Dr. Andy Harris, an advisory board member for Physicians for Social Responsibility, believes Oregonians understand the big picture and may resoundingly oppose coal interests in the region.

“When it first came up, industry was hoping this was going to be a jobs-versus-the-environment discussion, and it’s really morphed into a public-health-versus-special-interest type of issue,” says Harris, who believes the recent advertising blitz did more to hurt the industry than anything else.

“It just makes it look like this is an out-of-state special interest,” Harris says. “It turns it into David and Goliath.”

The Oregon public has largely rejected coal in recent years. The public debated for years whether to shutter a dirty coal burning power plant in Boardman run by Pacific Gas & Electric, which two years ago agreed to close the plant by 2020.

Coal Reclaimer

“It was a practical decision on the basis of the company but also a lot of public pressure saying we don’t want to burn coal, we don’t want to breathe it and, in fact, we don’t want anything to do with coal at this time. Oregon is interested in clean renewable energies and we’ve moved on from this 19th century fossil fuel.”

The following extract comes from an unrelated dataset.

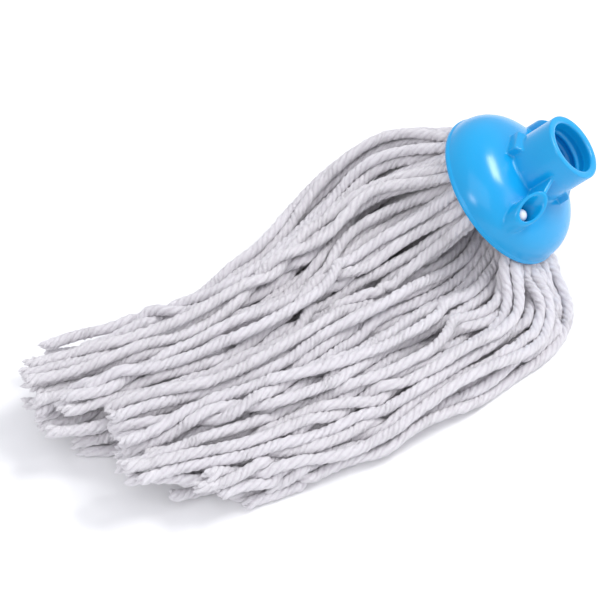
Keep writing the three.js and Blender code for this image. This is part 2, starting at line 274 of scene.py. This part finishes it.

If not burned regionally, the coal shipped through Oregon would get burned in Asian power plants, contributing to greenhouse gas emissions globally. Emissions could also blow toward the northwest on the trade winds. Harris and others fear opening the Northwest to coal export would encourage more coal-burning plants globally.

“Instead of doing what we think we should be doing and we are doing, it’s like we’ve taken a whole step backward,” Harris says.